What to Cut From Your Print Budget Right Now

Bus bench and grocery cart advertising almost never generates a measurable return for individual agents in 2026. Brand awareness advertising at that scale requires repetition and reach that individual agent budgets cannot sustain long enough to move the needle. The money spent on six months of bus bench ads would buy a year of targeted farming mailers to 500 households, which is a much cleaner path to actual listings.

Newspaper inserts and print display advertising have similar problems. The readership demographics for print newspapers skew older in some markets, which might seem like an argument for print ads, but the actual readership numbers have declined sharply enough that the cost-per-impression no longer competes with direct mail or even social advertising for the same demographic. The exception is hyper-local community newspapers in markets where readership is genuinely strong and verified, but those situations are increasingly rare.

Rack cards and generic brochures distributed in coffee shops, gyms, and real estate offices generate almost no leads for the cost. The conversion path is too long and too passive. Print works in 2026 when it is targeted, timed, and specific.

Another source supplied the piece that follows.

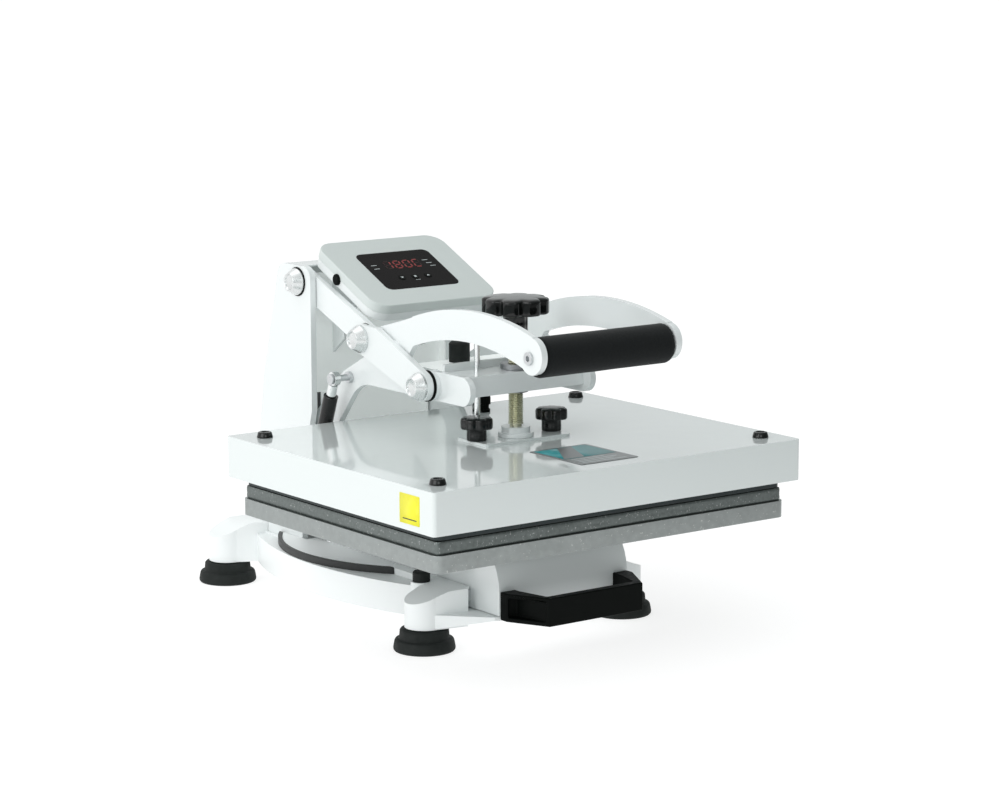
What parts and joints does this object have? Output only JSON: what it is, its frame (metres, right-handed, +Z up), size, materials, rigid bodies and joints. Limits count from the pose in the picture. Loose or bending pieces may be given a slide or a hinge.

Passive distribution of general marketing materials rarely meets any of those criteria.

The agents winning with print right now are treating it the way they treat their best digital channels: with clear audience targeting, measurable delivery, consistent creative standards, and content specific enough that the recipient feels like it was written for them. That standard applies whether you are mailing 500 farming postcards or printing 25 luxury property booklets. The medium is not the problem. Generic, untargeted content is.